– И в общем, ты отправишься в Прагу один, – дослушав Андрея, заключил дядя Саша.
– Да. А еще я сегодня переведу вам деньги. Обеспечите охрану моих?
– И так понятно, что обеспечу. Жаль, конечно, что ты едешь туда один, – Фадеев вздохнул, – но если что, позвонишь мне. И вот что, крестник, давай-ка я все-таки сделаю тебе бронь на Прагу из Внуково?
– Хорошо. Спасибо, дядь Саш.
– Не за что. Себя береги. – Фадеев повесил трубку.
«Вот и всё на сегодня», – подумал Андрей.
Теперь его ничего не держало: ни обязательства перед Конторой и Интерполом, которые с этого дня становились его потенциальными противниками.

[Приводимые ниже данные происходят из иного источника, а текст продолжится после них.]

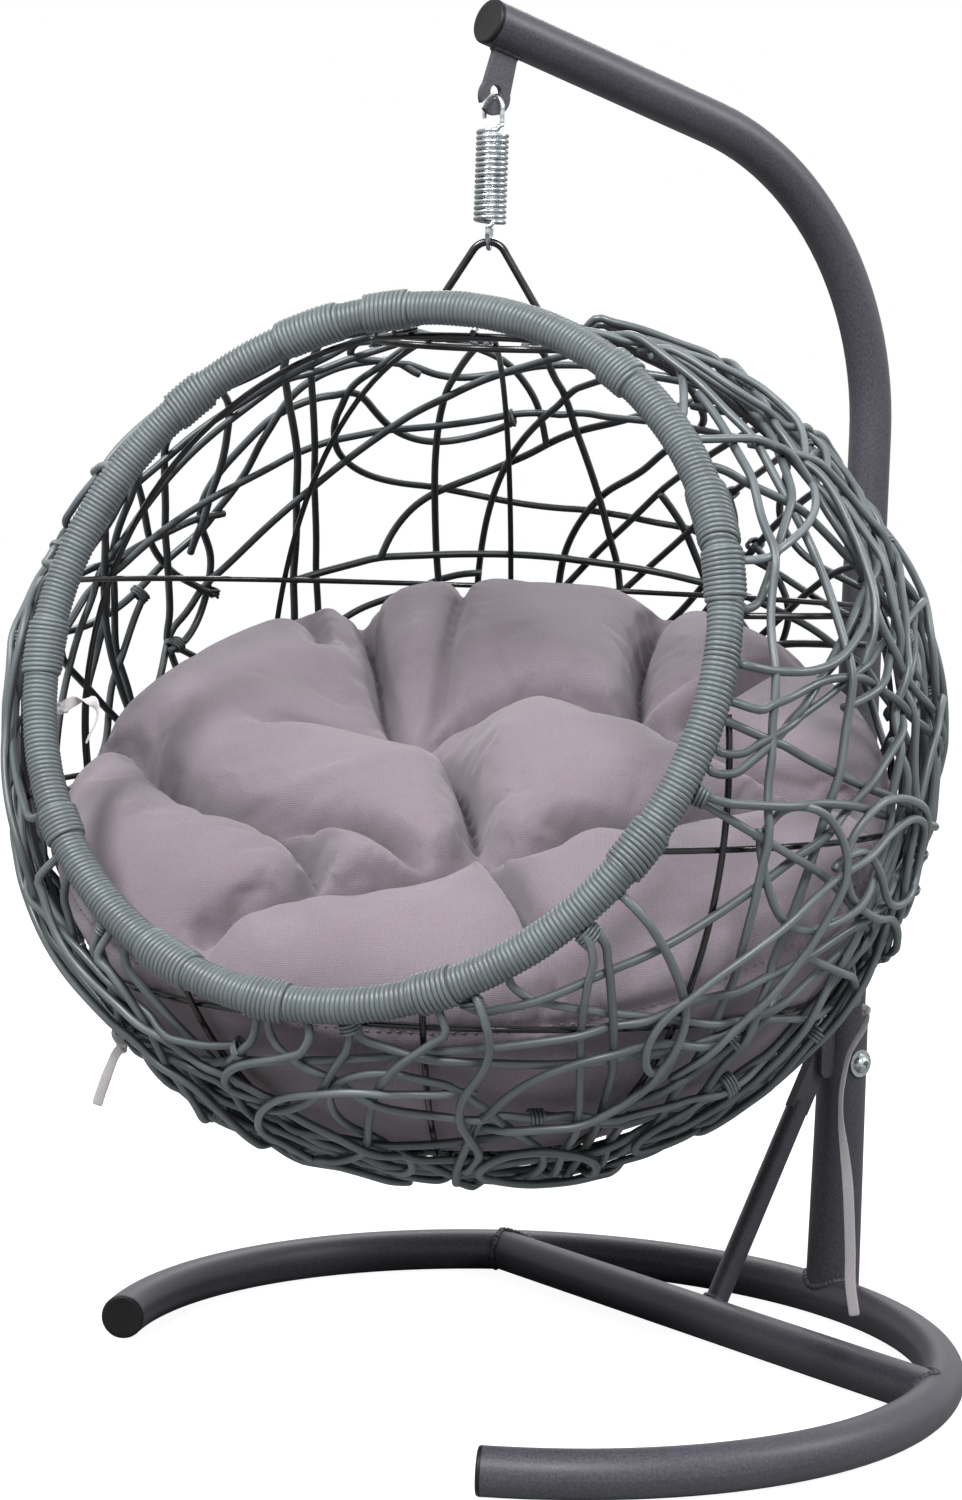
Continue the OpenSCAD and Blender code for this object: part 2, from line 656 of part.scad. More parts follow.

Ни чувство долга перед Домбровским, который так ловко и беспринципно навязал ему поиски своей дочери. И хотя в глубине души Исаева по-прежнему сидел страх за Алекса, Андрей знал, что тот хотя бы избавлен от компании рецидивистов, повернутых на тюремном насилии. Просто Исаев уже видел в действии нравы этой тюрьмы и хорошо понимал, за что миловидный чех мог вломить кому-то из бывших сокамерников. Но завтра Андрей будет в Праге и постарается сделать то, что обещал Элисон. Плюс он попробует все-таки разобраться с этим странным рисунком креста в дневнике Лизы. А пока Андрей набрал службу «Яндекс-такси» и через пару минут уже ехал туда, где всегда было его сердце.

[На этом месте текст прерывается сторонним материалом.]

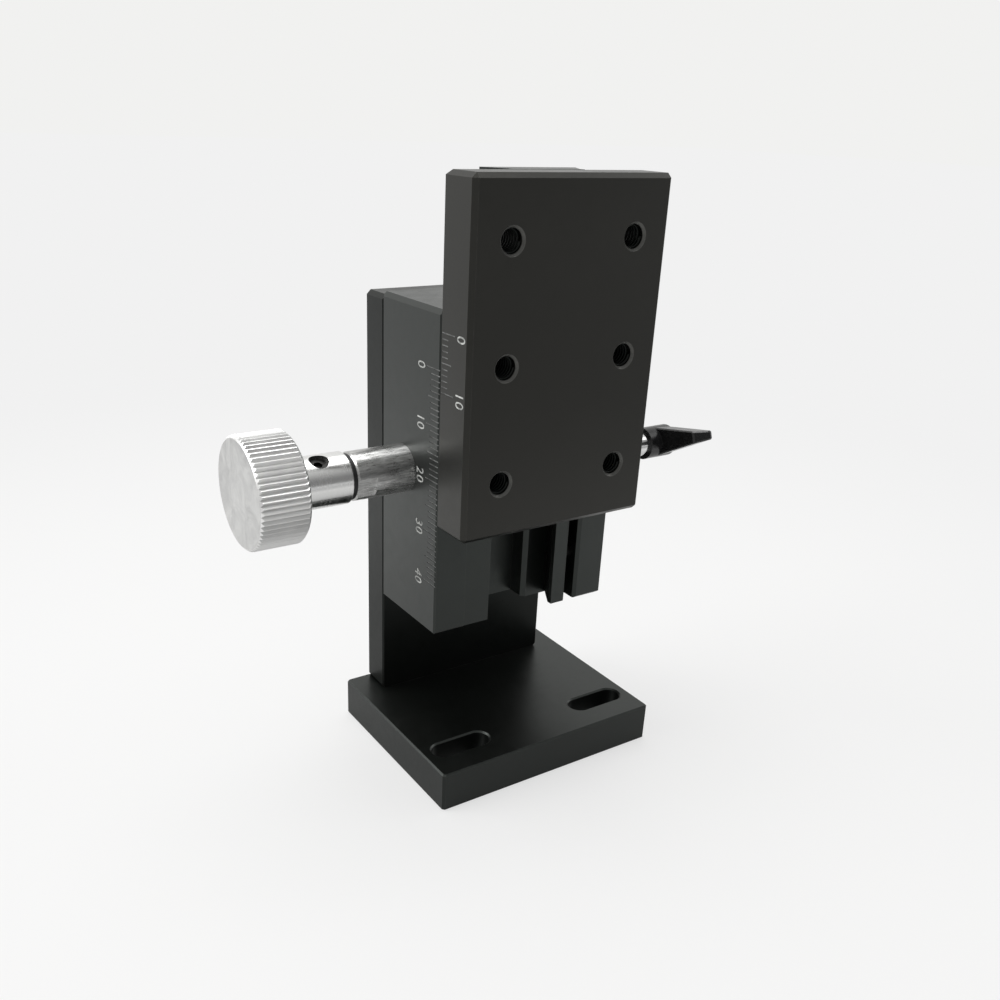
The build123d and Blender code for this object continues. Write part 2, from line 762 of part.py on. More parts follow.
arm_lean = radians(lever_arm_lean)
arm_angle = radians(lever_arm_angle)
arm_out = Vector(0, -cos(arm_angle), sin(arm_angle))
arm_along = Vector(1, 0, 0) * sin(arm_lean) + arm_out * cos(arm_lean)
arm_face = Vector(1, 0, 0) * cos(arm_lean) - arm_out * sin(arm_lean)
arm_root = Vector(stud_end + lever_arm_set, clamp_y, clamp_z)
arm_plan = Plane(origin=arm_root, x_dir=arm_along, z_dir=arm_face)
arm_side = Plane(origin=arm_root, x_dir=arm_along, z_dir=-arm_plan.y_dir)
hub_half = lever_hub_size / 2
root_half = lever_root_width / 2
arm_half = lever_arm_thickness / 2
with BuildPart() as lever_arm:
    with BuildSketch(arm_plan):
        with BuildLine():
            Polyline(
                (0, root_half),
                (lever_arm_length, lever_tip_width / 2),
                (lever_arm_length, -lever_tip_width / 2),
                (0, -root_half),
                close=True,
            )
        make_face()
    extrude(amount=lever_hub_size, both=True)
    with BuildSketch(arm_side):
        with BuildLine():
            Polyline(
                (0, -arm_half),
                (0, arm_half),
                (lever_arm_length, arm_half),
                (lever_arm_length, arm_half - lever_tip_thickness),
                (lever_arm_length - lever_bevel_length, -arm_half),
                close=True,
            )
        make_face()
    extrude(amount=lever_hub_size, both=True, mode=Mode.INTERSECT)
    chamfer(edges(), lever_arm_edge)

with BuildPart() as clamp_lever:
    with BuildSketch(clamp_axis_at.offset(stud_end)):
        Circle(hub_half)
    extrude(amount=lever_hub_length)
    fillet(edges().filter_by(GeomType.CIRCLE).sort_by(Axis.X)[-1], lever_hub_edge)
    add(lever_arm.part)
    with BuildSketch(clamp_axis_at.offset(stud_end)):
        Circle(stud_pin_size / 2 + press_fit)
    extrude(amount=stud_pin_length + press_fit, mode=Mode.SUBTRACT)
    with BuildSketch(clamp_axis_at.offset(stud_end)):
        Circle(lever_screw_size / 2 + hole_clearance)
    extrude(amount=lever_hub_length, mode=Mode.SUBTRACT)
    with BuildSketch(clamp_axis_at.offset(lever_end - lever_screw_head_height)):
        Circle(lever_screw_head / 2 + counterbore_clearance)
    extrude(amount=lever_screw_head_height, mode=Mode.SUBTRACT)
finish(clamp_lever.part, "clamp_lever")

lever_screw_at = Plane(origin=(lever_end, clamp_y, clamp_z), x_dir=(0, 1, 0), z_dir=(-1, 0, 0))
lever_screw_length = lever_hub_length - lever_screw_head_height - lever_screw_size
finish(
    socket_screw(
        lever_screw_at,
        lever_screw_size,
        lever_screw_head,
        lever_screw_head_height,
        lever_screw_length,
    ),
    "lever_screw",
)

# ---------------------------------------------------------------- fasteners
base_screws = []
for x in (-base_screw_spacing / 2, base_screw_spacing / 2):
    place = Plane(origin=(x, screw_y, head_recess), x_dir=(1, 0, 0), z_dir=(0, 0, 1))
    length = base_thickness - base_screw_head_height - head_recess + base_screw_grip
    base_screws.append(
        socket_screw(place, base_screw_size, base_screw_head, base_screw_head_height, length)
    )
finish(Compound(children=base_screws), "base_screws")

with BuildPart() as base_dowels:
    with BuildSketch(Plane.XY.offset(base_thickness - dowel_grip)):
        with Locations((-dowel_spacing / 2, screw_y), (dowel_spacing / 2, screw_y)):
            Circle(dowel_size / 2 - press_fit)
    extrude(amount=dowel_length)
finish(base_dowels.part, "base_dowels")

riser_screws = []
for x, z in spots(riser_screw_across, riser_screw_rise):
    place = Plane(
        origin=(x, base_back - head_recess, body_middle + z), x_dir=(1, 0, 0), z_dir=(0, -1, 0)
    )
    length = riser_thickness - riser_screw_head_height - head_recess + riser_screw_grip
    riser_screws.append(
        socket_screw(place, riser_screw_size, riser_screw_head, riser_screw_head_height, length)
    )
finish(Compound(children=riser_screws), "riser_screws")

lock_screw_at = Plane(
    origin=(
        body_left + lock_screw_inset,
        pinion_y + sleeve_size / 2 + lock_screw_length,
        pinion_z,
    ),
    x_dir=(1, 0, 0),
    z_dir=(0, -1, 0),
)
finish(grub_screw(lock_screw_at, lock_screw_size, lock_screw_length), "sleeve_lock_screw")

gib_screws = []
for z in (-gib_screw_rise / 2, gib_screw_rise / 2):
    place = Plane(
        origin=(gib_right + gib_screw_length, clamp_y, clamp_z + z),
        x_dir=(0, 1, 0),
        z_dir=(-1, 0, 0),
    )
    gib_screws.append(grub_screw(place, gib_screw_size, gib_screw_length))
finish(Compound(children=gib_screws), "gib_screws")

slider_screws = []
for x, z in spots(slider_screw_across, slider_screw_rise):
    place = Plane(
        origin=(x, slider_back - head_recess, table_middle + z),
        x_dir=(1, 0, 0),
        z_dir=(0, -1, 0),
    )
    seat_depth = slider_screw_head_height + head_recess
    length = slider_back - table_back - seat_depth + slider_screw_grip
    slider_screws.append(
        socket_screw(place, slider_screw_size, slider_screw_head, slider_screw_head_height, length)
    )
finish(Compound(children=slider_screws), "slider_screws")

rack_screws = []
for z in (lower_rack_screw_z, upper_rack_screw_z):
    place = Plane(origin=(0, rack_head_top_y, z), x_dir=(1, 0, 0), z_dir=(0, -1, 0))
    length = rack_root_y - rack_screw_sink - slider_back + rack_screw_grip
    rack_screws.append(
        socket_screw(place, rack_screw_size, rack_screw_head, rack_screw_head_height, length)
    )
finish(Compound(children=rack_screws), "rack_screws")
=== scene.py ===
import math

import bpy
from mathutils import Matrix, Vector


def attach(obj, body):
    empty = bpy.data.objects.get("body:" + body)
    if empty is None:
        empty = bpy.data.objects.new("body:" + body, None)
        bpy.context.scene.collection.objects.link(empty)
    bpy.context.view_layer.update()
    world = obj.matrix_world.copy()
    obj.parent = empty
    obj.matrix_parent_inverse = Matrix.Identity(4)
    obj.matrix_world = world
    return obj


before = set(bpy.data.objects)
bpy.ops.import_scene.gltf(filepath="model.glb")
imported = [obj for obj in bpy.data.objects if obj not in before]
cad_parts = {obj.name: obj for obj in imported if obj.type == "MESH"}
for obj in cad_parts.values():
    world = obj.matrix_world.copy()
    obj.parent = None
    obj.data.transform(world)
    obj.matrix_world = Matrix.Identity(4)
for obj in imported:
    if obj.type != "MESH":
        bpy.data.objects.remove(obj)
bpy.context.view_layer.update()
scene = bpy.context.scene

# ---------------------------------------------------------------- sizes, in metres
MM = 0.001
body_left_x = -20.0 * MM
body_front_y = -7.0 * MM
table_back_y = -7.4 * MM
table_front_y = -15.7 * MM
pinion_centre = (0.0, 5.0 * MM, 59.5 * MM)
knob_end_x = -51.8 * MM
hub_end_x = -42.7 * MM

# The table's six tapped holes
hole_side_x = 12.5 * MM
hole_heights = (61.5 * MM, 81.5 * MM, 101.5 * MM)
hole_radius = 2.0 * MM
mouth_radius = 2.4 * MM
thread_radius = 1.99 * MM
thread_depth = 0.30 * MM
thread_pitch = 0.7 * MM
thread_length = 6.2 * MM
thread_start = 0.9 * MM

# The scales: each mark is a thin bar in its groove, longer at each fifth and tenth
division = 1.0 * MM
main_divisions = 40
index_divisions = 10
main_zero_z = 80.0 * MM
index_zero_z = 86.5 * MM
main_mark_lengths = (2.9 * MM, 3.8 * MM, 4.4 * MM)
index_mark_lengths = (2.0 * MM, 3.1 * MM, 4.0 * MM)
mark_thickness = 0.06 * MM
mark_width = 0.16 * MM
mark_rounding = 0.02 * MM
mark_sunk = 0.085 * MM
number_height = 2.4 * MM
number_relief = 0.02 * MM
main_number_y = -0.9 * MM
index_number_y = -13.2 * MM
capital_share = 0.70
narrowing = 0.80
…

В Теплом Стане есть много хороших улиц с интересной историей, как есть и уютные скверы с симпатичными белыми двенадцатиэтажками, к одной из которых сейчас как раз подъезжал Андрей. Раздумывая о своем («Снова цветы не купил… А завтра нужно снова уезжать от НЕЕ…»), Андрей машинально следил в боковое зеркало за машинами, которые шли за его такси. Но ни одна из них не держалась постоянно в его кильватере. Автомобили перестраивались, сворачивали на прилегающие к дороге улицы или просто его обгоняли. Тем не менее, Исаев попросил водителя остановиться метров за сто до нужного ему дома. Рассчитавшись, он выбрался из машины, постоял, делая вид, что поправляет на плече рюкзак, подождал, пока желтый «Яндекс-мобиль» тронется и отъедет, и только потом направился к дому, утопленному в зелени тополей и кипенно-белой сирени.
Дом окружал забор из традиционного металлического евроштакетника. Андрей отпер калитку, поздоровался с болтающими о какой-то нужной медицинской справке старушками (те сидели на лавке перед подъездом, как воробьи на жердочке), заслужил их благосклонный кивок и даже шепот одной из бабулек, украдкой брошенный ему в спину:
– Это к Иринке. Это этот ее, который то ли компутерами занимается, то ли в «Евросети» работает.
Это была еще одна из легенд его жизни. И она очень веселила Самойлову.
Дверь подъезда, почтовые ящики и четыре ступени до лифта. Но все это стало неважным, когда лифт довез его до нужного этажа и, громыхнув на прощание дверьми, выпустил его на площадку. Дверь ее квартиры была первой слева. Он позвонил. Шагов Иры он не услышал, но она открыла так быстро, будто, ожидая его, последние двадцать минут дефилировала под дверью.
Андрей вдохнул в легкие запах ее квартиры: старинное дерево, пчелиный воск, кофе и ее мягкий парфюм. Она стояла перед ним в любимом домашнем платье. Заколка из черной резинки, пропущенной в гнезда большой красной пуговицы. Он оперся локтем о косяк двери:
– Привет, Красная Шапочка. Ждала?
– Андрюш, а мне как ответить, чтобы тебя не обидеть? – Самойлова слегка склонила голову набок, и ее пепельный хвост послушно лег на грудь, приоткрытую вырезом платья.
Он чуть наклонился, разглядывая ее фантастические глаза. Тепло… Эмоции и волнение («Опоздал на полчаса… и ведь мог вообще не приехать!») – и искренняя, отчаянная радость, что вот он здесь. Что он стоит перед ней. Что он жив, цел и здоров и сегодня уже не уйдет. Он улыбнулся и понял, что только теперь он счастлив.